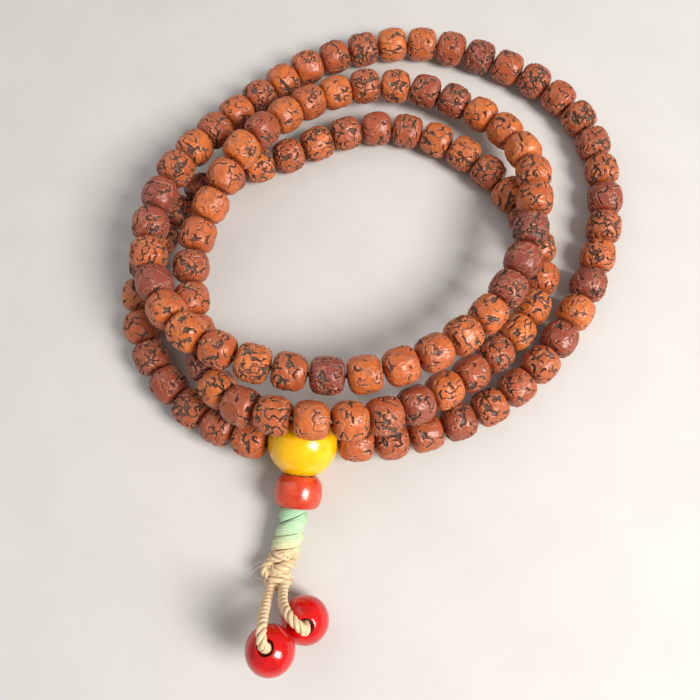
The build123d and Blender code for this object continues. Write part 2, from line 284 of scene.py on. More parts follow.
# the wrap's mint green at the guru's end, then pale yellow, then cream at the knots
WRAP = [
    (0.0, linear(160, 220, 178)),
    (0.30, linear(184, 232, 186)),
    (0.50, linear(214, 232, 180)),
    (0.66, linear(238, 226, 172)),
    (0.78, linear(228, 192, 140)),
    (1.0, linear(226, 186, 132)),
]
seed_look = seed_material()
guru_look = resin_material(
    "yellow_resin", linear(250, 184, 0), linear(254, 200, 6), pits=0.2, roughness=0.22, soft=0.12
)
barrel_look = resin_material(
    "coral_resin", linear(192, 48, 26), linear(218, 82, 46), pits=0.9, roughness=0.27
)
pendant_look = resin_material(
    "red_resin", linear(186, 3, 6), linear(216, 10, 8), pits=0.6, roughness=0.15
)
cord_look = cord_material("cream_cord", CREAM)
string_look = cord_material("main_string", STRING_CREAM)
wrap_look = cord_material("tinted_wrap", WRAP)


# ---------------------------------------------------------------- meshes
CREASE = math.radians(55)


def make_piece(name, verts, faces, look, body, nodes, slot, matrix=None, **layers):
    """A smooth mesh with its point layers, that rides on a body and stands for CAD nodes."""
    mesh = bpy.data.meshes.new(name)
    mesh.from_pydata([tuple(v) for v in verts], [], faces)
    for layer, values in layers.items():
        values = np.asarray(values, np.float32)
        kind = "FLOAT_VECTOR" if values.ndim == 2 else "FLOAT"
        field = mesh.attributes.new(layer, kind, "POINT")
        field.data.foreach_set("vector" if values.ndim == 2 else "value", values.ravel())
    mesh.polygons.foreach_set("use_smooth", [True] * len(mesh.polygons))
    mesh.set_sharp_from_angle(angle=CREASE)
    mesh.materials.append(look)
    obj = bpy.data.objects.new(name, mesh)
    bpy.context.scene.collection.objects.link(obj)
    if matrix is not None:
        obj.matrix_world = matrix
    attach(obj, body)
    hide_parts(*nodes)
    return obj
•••
Return each line of the data that contains the string "body".

Expected answer
def make_piece(name, verts, faces, look, body, nodes, slot, matrix=None, **layers):
    """A smooth mesh with its point layers, that rides on a body and stands for CAD nodes."""
    attach(obj, body)